Madame la ministre, en préparant l’examen de cette proposition de loi, je suis tombé sur un article de Capital, intitulé : « Économies massives en vue pour Sanofi, arrêt de la recherche dans le diabète ». Pourquoi ? « Sanofi annonce l’arrêt des activités de recherche dans le diabète. Sanofi se donne pour objectif d’augmenter d’environ 50 % son cash-flow ». L’objectif n’est donc plus industriel. Il est purement financier. Paul Hudson, le nouveau PDG déclare ailleurs qu’il ne voit plus d’avenir pour l’innovation dans le domaine du diabète et des maladies cardiovasculaires.
Depuis dix ans, Sanofi a supprimé un tiers de ses chercheurs dans le monde, et un tiers en France : 4 000 dans le monde, 2 000 en France. Cela pourrait se comprendre si l’entreprise rencontrait des difficultés. Mais, dans le même temps, en 2019, Sanofi a versé 3,8 milliards de dividendes à ses actionnaires ! J’ai fait le calcul : cela représente cinquante années de Téléthon. Cinquante années de Téléthon pour une année de dividendes aux actionnaires. Ce sont autant de milliards qui ne seront pas consacrés à la recherche sur les maladies orphelines, sur l’épilepsie, sur l’autisme, sur les maladies cardiovasculaires, sur le diabète.
La recherche est massacrée sur l’autel des actionnaires. Ceux-ci passent avant les patients, et en l’occurrence avant les diabétiques.

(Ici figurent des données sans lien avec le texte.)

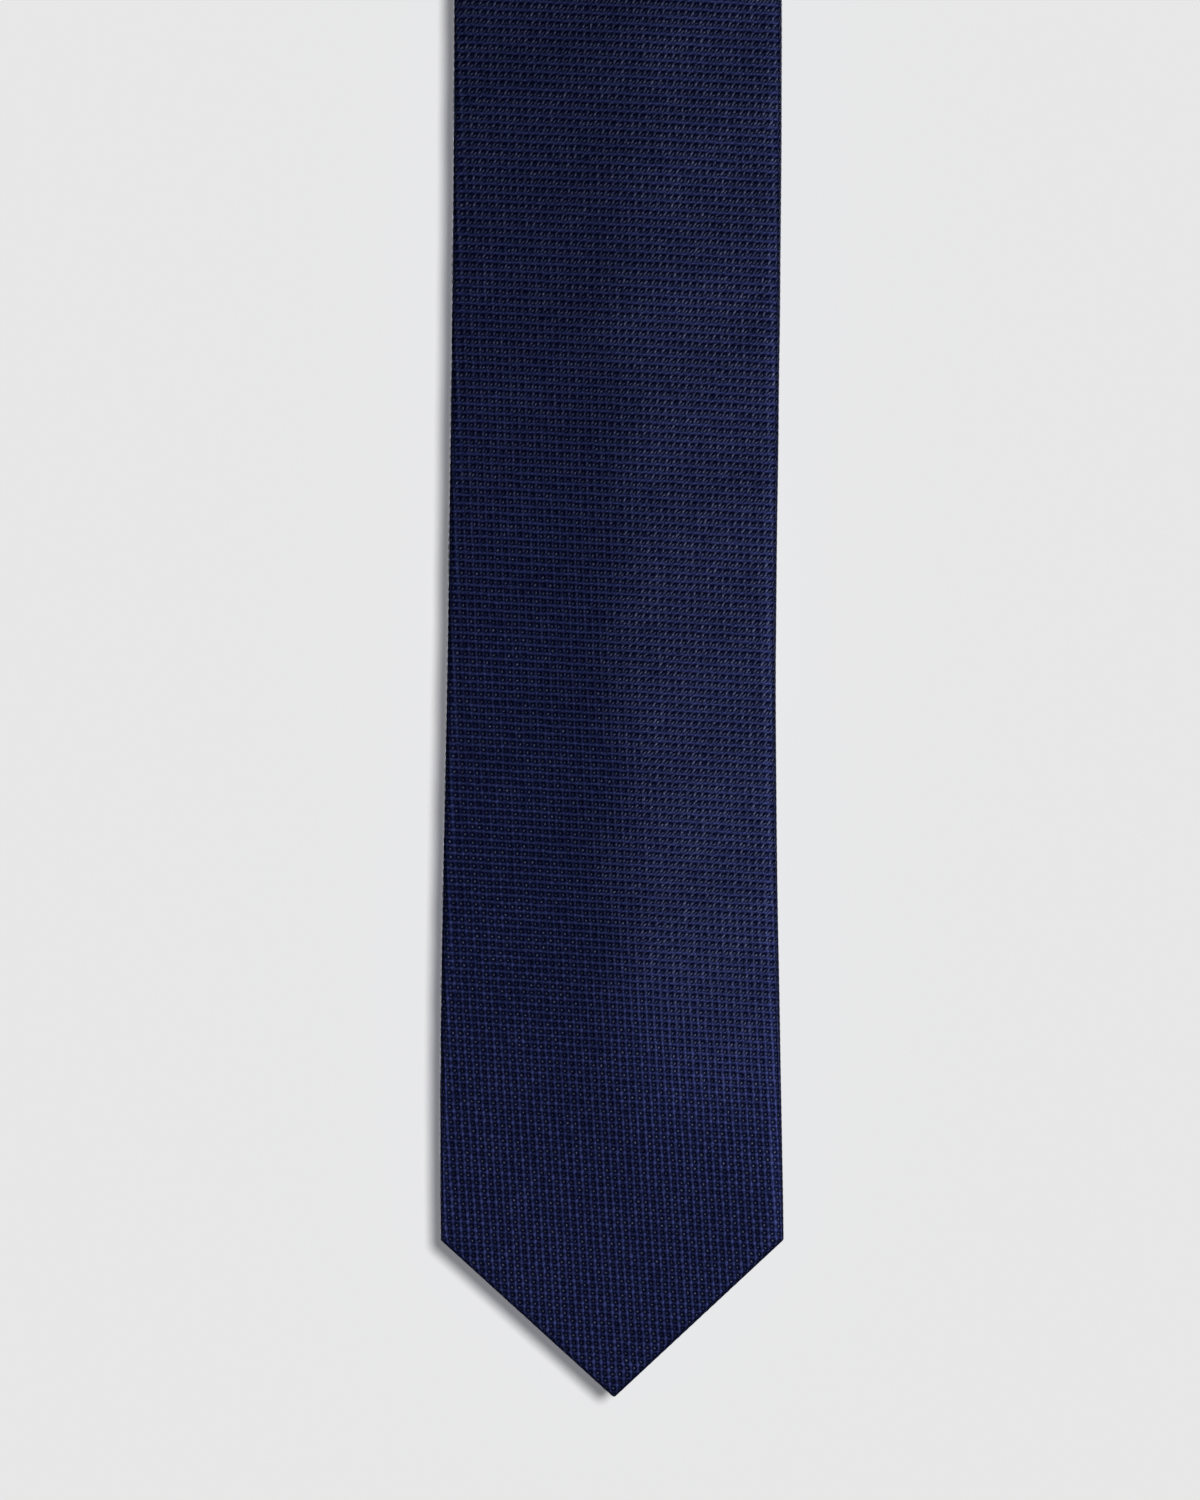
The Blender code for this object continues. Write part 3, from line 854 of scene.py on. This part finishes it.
def make_label_satin():
    """The woven label's black satin, with a plain raised border and nothing else on it."""
    cloth = Cloth("woven_label_satin", 0.4, Specular_IOR_Level=0.4)
    u, s = cloth.u, cloth.s
    half_width = (LABEL_HIGH.x - LABEL_LOW.x) / 2 * MM
    half_length = (LABEL_HIGH.z - LABEL_LOW.z) / 2 * MM
    middle = (LABEL_HIGH.z + LABEL_LOW.z) / 2 * MM + BLADE_HANG * MM
    inset_u = half_width - u.math("ABSOLUTE")
    inset_s = half_length - (s - middle).math("ABSOLUTE")
    inset = inset_u.math("MINIMUM", inset_s)
    border = (inset - 3.0).bump(0.35) + (inset - 3.9).bump(0.18)
    rib = (s * 5.5 + cloth.noise(u * 0.4, s * 0.4, 1.0) * 0.5).wave()
    float_yarn = cloth.noise(u * 0.9, s * 7.0, 4.0, 2.0)
    colour = cloth.mix(rib * 0.4 + float_yarn * 0.8 + 0.3, LABEL_BLACK, LABEL_GREY)
    colour = cloth.mix(border, colour, LABEL_BORDER)
    return cloth.finish(colour, rib * 0.4 + float_yarn * 0.5 + border * 1.5, LABEL_RELIEF)


def make_wool():
    """Natural wool interlining: an open plain weave with a brushed, fibrous face."""
    cloth = Cloth("wool_interlining", 0.95, Sheen_Weight=0.2)
    u, s = cloth.u, cloth.s
    fibre = cloth.noise(u * 2.4, s * 2.4, 4.0, 4.0)
    column = u * 0.85 + cloth.noise(u * 0.6, s * 0.6, 2.0) * 0.3
    row = s * 0.85 + cloth.noise(u * 0.6, s * 0.6, 6.0) * 0.3
    weave = column.wave() * row.wave() + (1.0 - column.wave()) * (1.0 - row.wave())
    colour = cloth.mix(weave * 0.6 + fibre * 0.9 + 0.25, WOOL_DARK, WOOL_LIGHT)
    return cloth.finish(colour, weave + fibre * 1.2, WOOL_RELIEF)


def make_thread():
    """Twisted navy silk thread: slanting plies with a little gloss."""
    cloth = Cloth("navy_thread", 0.5, Specular_IOR_Level=0.4, Sheen_Weight=0.1)
    twist = cloth.s * 1.9 + cloth.u * 1.8
    ply = twist.wave().math("POWER", 0.7)
    fibre = cloth.noise(cloth.u * 6.0, cloth.s * 3.0, 2.0, 2.0)
    colour = cloth.mix(ply * 0.8 + fibre * 0.6, THREAD_DARK, THREAD_LIGHT)
    return cloth.finish(colour, ply + fibre * 0.4, THREAD_RELIEF)


def new_collection(name):
    collection = bpy.data.collections.new(name)
    bpy.context.scene.collection.children.link(collection)
    return collection


TIE, WALL, FLOOR = (new_collection(name) for name in ("necktie", "wall", "floor"))

SILK = make_silk()
TIPPING_SATIN = make_satin("navy_satin_tipping", TIPPING_DARK, TIPPING_LIGHT, 0.32, True)
WOOL = make_wool()
THREAD_MATERIAL = make_thread()
LABEL_SATIN = make_label_satin()
CARE_SATIN = make_satin("care_label_satin", CARE_DARK, CARE_LIGHT, 0.30, False)


# Cloth pieces


def make_end(end, name, node, body, places):
    """The silk of the blade or the tail, whose rows above the hem lie at the given places."""
    rows = end_rows(end, places)
    piece = sheet_piece(name, rows, CLOTH, SILK, body, node, end.place)
    declare_sheet(rows)


def make_blade_and_tail():
    low = BLADE.corner(TIGHT_ROLL + CLOTH / 2)[1]
    places = [s for s in weave_places(low, FINE_TO) if s > low + 0.0001] + upper_places(BLADE, FINE_TO)
    make_end(BLADE, "front_blade_silk", "front_blade_shell", "root", places)
    low = TAIL.corner(TIGHT_ROLL + CLOTH / 2)[1]
    places = [*spaced(low, TAIL_FINE_TO, TAIL_STEP)[1:], *upper_places(TAIL, TAIL_FINE_TO)]
    make_end(TAIL, "tail_blade_silk", "tail_blade_shell", "tail", places)


BEND_FROM = BLADE_STRAIGHT - 0.008
BEND_TO = BLADE_STRAIGHT + BEND_LENGTH + 0.008


def make_gusset():
    """The neck piece: one cut, made as its face and its two flaps, since the face bends further out."""
    start = BLADE_SEAM + SEAM_GROOVE / 2
    end = TAIL_SEAM - SEAM_GROOVE / 2
    places = [start + ahead for ahead in reversed(SEAM_ROWS)]
    places += [*spaced(start + BEFORE_SEAM, BEND_FROM, INSIDE_STEP)]
    places += [*spaced(BEND_FROM, BEND_TO, BEND_STEP)[1:-1]]
    places += [*spaced(BEND_TO, end - BEFORE_SEAM, INSIDE_STEP)] + seam_places(end)
    rows = []
    for s in places:
        shear = 1 - min((s - start) / SHEAR_LENGTH, (end - s) / SHEAR_LENGTH, 1.0)
        rows.append(gusset_row(s, shear))
    tuck_in(rows, 0, 1)
    tuck_in(rows, -1, -2)
    rows = np.array(rows)
    left = FLAP_STEPS + ROLL_STEPS // 2
    right = left + ROLL_STEPS + 2 * FACE_STEPS
    for name, part in (
        ("neck_gusset_silk", rows[:, left : right + 1]),
        ("neck_gusset_left_flap_silk", rows[:, : left + 1]),
        ("neck_gusset_right_flap_silk", rows[:, right:]),
    ):
        piece = sheet_piece(name, part, CLOTH, SILK, None, "neck_gusset_shell")
        bend_at_neck(piece, part[..., 2].min() - CLOTH / 2)
        declare_sheet(part)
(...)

D’ailleurs, ceux-ci ont organisé une protestation, il y a trois semaines, devant le siège de Sanofi.
On peut dire que l’insuline raconte une histoire du capitalisme, une histoire de la voracité. Il y a près d’un siècle, quatre chercheurs de Toronto, Mac Leod, Best, Banting et Collip, découvrent l’insuline. Grâce à elle, on ne meurt plus du diabète. Un siècle plus tard, ce produit est devenu une rente pour des labos, Novo, Eli Lilly et Sanofi, qui ne se font pas vraiment concurrence. C’est 70 euros la dose en France, et c’est la sécu qui paye, soit ; aux États-Unis, ou dans les pays du Sud, les pauvres n’accèdent toujours pas aux traitements et continuent d’en mourir – là-bas, Sanofi est dénoncé. Une telle situation est une trahison de l’œuvre des Quatre de Toronto.
Est-ce là un modèle à proposer aux Français ? Est-ce moral ? Est-ce un choix honorable ? Oui, je parle d’honneur, parce que j’ai découvert que, le 1er janvier dernier, Serge Weinberg avait été fait commandeur de la légion d’honneur. Comment peut-on expliquer que le dirigeant d’une entreprise comme celle-là, qui se comporte comme celle-là, qui met les profits avant la vie – comme l’histoire de la Dépakine comme celle du diabète le montrent – soit ainsi récompensé, décoré ? J’aimerais une explication.